Il faut que je quitte cette chambre, je veux qu’un médecin
me parle. Je veux la vérité. Quelle qu’elle soit, je veux la vérité.
Au regard sombre de l’interne de garde, je comprends que mon
frère est perdu. Je ne veux pas y croire. Ce serait trop injuste.
— II… il ne va pas mourir ?
— Rentrez chez vous, me dit-il sur un ton apaisant. S’il
arrive quelque chose, je vous promets de vous téléphoner.
Recroquevillée dans un fauteuil, j’attends que le jour se
lève. Ma mère, abattue de chagrin, est allée se coucher. Je consulte ma montre.
Il est quatre heures moins le quart et chaque seconde compte.

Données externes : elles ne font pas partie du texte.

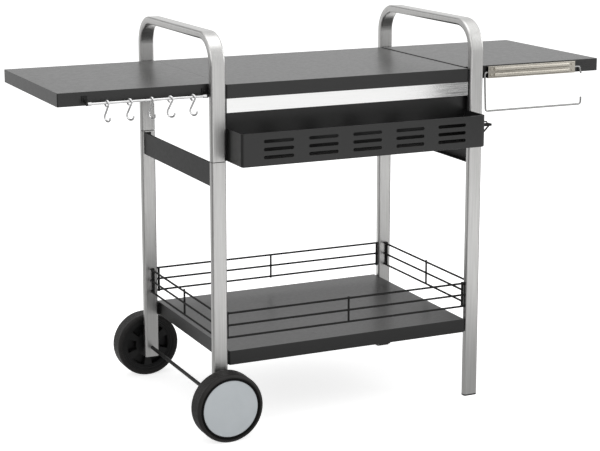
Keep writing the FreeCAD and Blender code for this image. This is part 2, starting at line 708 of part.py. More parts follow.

Demain. Vivement qu’on soit demain.
Quatre heures. Le téléphone. Ce maudit téléphone. Je
décroche, angoissée, chancelante, effrayée.
— C’est fini, votre frère s’est éteint.
Nous sommes le 12 juillet. Après un supplice de trois
mois, Pablito a poussé son dernier souffle. Il est mort.

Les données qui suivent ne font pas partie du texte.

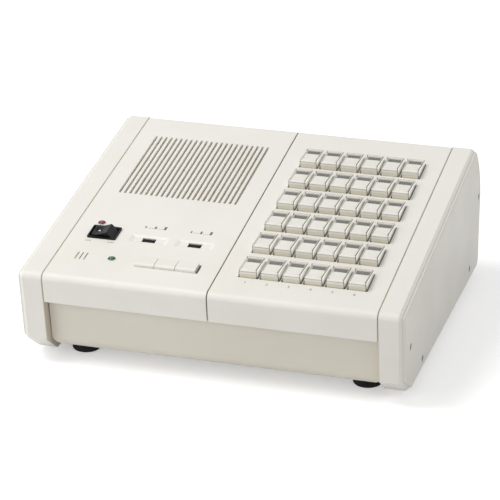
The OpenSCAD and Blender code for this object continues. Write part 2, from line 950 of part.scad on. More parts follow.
// Core, coil and mounting strap
module transformer() {
    color("#8A6E52")
        translate([transformer_at[0], transformer_at[1] - mid_y, floor_h]) {
            block(strap[0], strap[1], board_r, 0, strap[2]);
            translate([-core[0] / 2, -core[1] / 2, 0])
                cube(core);
            difference() {
                block(coil[0], coil[1], coil_r, coil_h, coil_h + coil[2]);
                translate([-core[0] / 2, -core[1] / 2, 0])
                    cube(core);
            }
        }
}

terminal_wells = 19;
terminal_pitch = 9;
terminal_x = 20;
terminal_len = 26;
terminal_h = 12;
well_d = 6;
well_floor_h = 5;

module rear_terminals() {
    color("#2A2A2E")
        translate([terminal_x, terminal_y - mid_y, floor_h])
            difference() {
                block((terminal_wells + 1) * terminal_pitch, terminal_len, board_r, 0, terminal_h);
                for (i = [0:terminal_wells - 1], row = [-1, 1])
                    translate([
                        (i - terminal_wells / 2 + 0.5) * terminal_pitch,
                        row * terminal_len / 4,
                        well_floor_h])
                        cylinder(d = well_d, h = terminal_h, $fn = 24);
            }
}

key_nodes = [for (row = [key_rows - 1:-1:0], col = [0:key_cols - 1]) key_name(row, col)];

left_cheek();
right_cheek();
side_plates();
side_screws();
control_panel();
selector_panel();
base_tray();
rubber_feet();
speaker_basket();
speaker_cone();
power_rocker();
rocker_housing();
power_lamp();
busy_lamp();
slide_knob(slide_spots[0]);  // volume_slider
slide_knob(slide_spots[1]);  // tone_slider
push_key(0);  // push_key_left
push_key(1);  // push_key_middle
push_key(2);  // push_key_right
control_board();
selector_board();
microphone();
transformer();
rear_terminals();
for (row = [0:key_rows - 1], col = [0:key_cols - 1])
    key_at(row, col);
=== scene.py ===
import math

import bmesh
import bpy
from mathutils import Matrix, Vector


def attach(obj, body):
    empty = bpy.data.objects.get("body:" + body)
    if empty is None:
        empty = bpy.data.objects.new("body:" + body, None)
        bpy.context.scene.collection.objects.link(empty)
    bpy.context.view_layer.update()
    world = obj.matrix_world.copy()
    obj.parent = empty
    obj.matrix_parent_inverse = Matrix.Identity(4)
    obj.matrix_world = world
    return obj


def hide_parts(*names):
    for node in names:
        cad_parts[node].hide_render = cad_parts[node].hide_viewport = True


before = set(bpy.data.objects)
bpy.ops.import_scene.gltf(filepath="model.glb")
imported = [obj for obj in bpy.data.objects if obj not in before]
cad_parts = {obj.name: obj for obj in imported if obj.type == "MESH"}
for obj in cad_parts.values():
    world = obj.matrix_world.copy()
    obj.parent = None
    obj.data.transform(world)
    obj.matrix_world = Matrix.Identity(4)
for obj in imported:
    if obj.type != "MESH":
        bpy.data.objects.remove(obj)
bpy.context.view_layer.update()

MM = 0.001
SLOPE = math.radians(8.7)
FRONT_H = 88.7 * MM
MID_Y = 161.419264 * MM
# Takes a point given as across, up the slope and off the panel to its place on the console
PANEL = Matrix.Translation((0, -MID_Y, FRONT_H)) @ Matrix.Rotation(SLOPE, 4, "X")

# From here on pieces are drawn in millimetres, and placed() turns them into metres.
# Places on the panel, across and up the slope
SWITCH = (-117.5, 78.8)
SWITCH_WORDS = {"on": (-128, 64), "off": (-107, 64.4)}
POWER_LAMP = (-125.8, 95.5)
BUSY_LAMP = (-97, 38.5)
MICROPHONE = (-124.5, 38.2)
GRILLE = (-74, 206)
SLIDE_SCALES_X = (-76.0, -34.0)
SLIDE_SCALE_S = 94.8
NUMBERS_S = 26

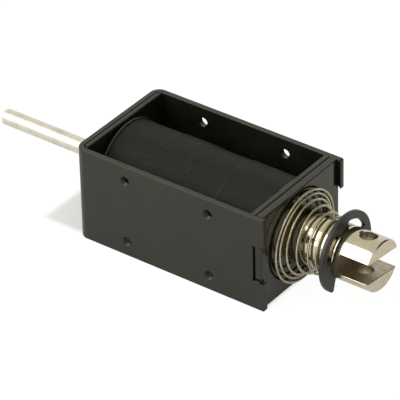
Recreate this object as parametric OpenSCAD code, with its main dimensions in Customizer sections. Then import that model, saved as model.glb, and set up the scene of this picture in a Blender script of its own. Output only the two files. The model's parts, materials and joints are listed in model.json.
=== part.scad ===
// Open-frame push-pull solenoid: a bent steel frame round a taped coil, with a forked plunger in
// front, a push rod behind and a conical spring that returns the plunger.
// X runs along the plunger axis towards the fork, Z is up. Stations along X are measured from the
// outer rear face of the frame; placed() moves them to the model's own origin.

/* [Frame] */
// Outer length of the side walls
frame_l = 79.7; // [74:0.1:95]
// Outer width over the side walls
frame_w = 47; // [45:0.1:54]
// Height of the bent strip
frame_h = 36.8; // [36:0.1:44]
// Thickness of the bent strip
strip_t = 2; // [1.6:0.1:2.6]
// Outer radius of the two rear bends
bend_r = 3.8; // [3:0.1:5]
// Corner radius at the front ends of the side walls
front_corner_r = 0.8; // [0.6:0.1:3]

/* [Side fixing holes] */
// Distance between the fixing holes along the frame
hole_pitch_x = 35; // [28:1:40]
// Distance between the fixing holes across the frame
hole_pitch_z = 25; // [20:1:28]
// Rear face of the frame to the first fixing hole
hole_first = 21.5; // [18:0.1:25]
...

La médecine n’a rien pu faire pour lui. Picasso non plus.
La presse se déchaîne. À la radio, à la télévision, dans
tous les magazines, on ne parle que de la disparition de mon frère. Ou plutôt
de la mort du « petit-fils Picasso ».
« Il s’appelait Pablo. Pablo comme son grand-père… »
Il a enfin le droit de porter son prénom. Son prénom dans la
mort.
Toujours sans nouvelles de mon père qui, de toute évidence, a
appris le décès de son fils. Comment pourrait-il en être autrement après tout
le tapage que les journalistes ont fait autour de son suicide ?
Je ne veux plus le voir mais j’ai besoin de lui ou plutôt de
son accord afin que Pablito repose auprès de sa grand-mère Olga. M e Ferrebœuf, un tout jeune avocat d’Antibes, accepte de lui écrire. Gratuitement,
bien sûr. Comment faire autrement ? Pour une fois, la réponse est rapide :
« Je ne vois pas d’objection. »
Reste à trouver les fonds pour payer les obsèques. Je suis
désespérée. Où trouver cet argent ? Nous n’avons pas un sou.
À Cannes, aux terrasses des cafés, des étudiants parlent
entre eux à voix basse. Discrètement, ils sortent un billet de leur poche, le
glissent à l’un de leurs camarades. Un autre, assis à une table, inscrit leur
nom sur une liste.
L’argent qu’ils collectent, sans me le faire savoir, servira
à acquitter dans sa totalité la sépulture de Pablito.